Feb 2 (Reuters) - Federal Reserve policymakers seeking greater confidence that inflation is on track to their 2% goal were dealt a setback on Friday when new data showed U.S. job growth surged last month at well above the pre-pandemic pace, and wage growth accelerated.
The numbers - 353,000 new jobs added across a broad range of sectors and hourly earnings up 4.5% from a year earlier - won't likely push U.S. central bank officials off cutting interest rates later this year.
But the ongoing labor market strength could make the road to rate cuts a longer one as the U.S. labor market shows no signs of cooling, and with revisions to last year's data showing it was even stronger then than thought, despite the Fed's aggressive rate hikes.
The central bank on Wednesday kept its benchmark overnight interest rate in the 5.25%-5.50% range, where it has been since July, and while Fed Chair Jerome Powell said that would likely mark the peak, he also said rate cuts would only come once policymakers have "greater confidence that inflation is moving sustainably down to 2%."
And though Powell also said the Fed no longer sees a weakening job market as necessary to make further progress on inflation, the blowout jobs data for January may do little to assure policymakers that labor market rebalancing is helping to solidify inflation's downward trajectory.
"Hotter-than-expected payroll and wage growth will likely encourage the Fed to hold pat as they feel little pressure to begin cutting rates," Daniel Zhao, a lead economist at Glassdoor, said after the release of the data.

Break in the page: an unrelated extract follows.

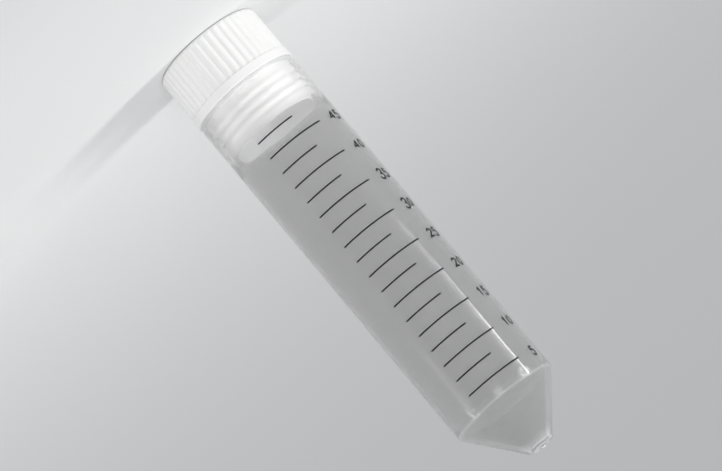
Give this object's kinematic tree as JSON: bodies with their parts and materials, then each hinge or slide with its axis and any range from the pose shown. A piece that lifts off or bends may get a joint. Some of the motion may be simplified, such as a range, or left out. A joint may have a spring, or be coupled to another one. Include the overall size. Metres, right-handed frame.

Traders of futures contracts that settle to the Fed's policy rate reacted by slashing the price-implied probability of a first quarter-of-a-percentage-point rate cut by the Fed's April 30-May 1 meeting to about 70%, from about 90% earlier on Friday.
Traders also pared expectations for the total depth of rate cuts in 2024, and now see the Fed more likely to end the year with the policy rate at 4.00%-4.25%. They had previously seen that rate ending 2024 at below 4%.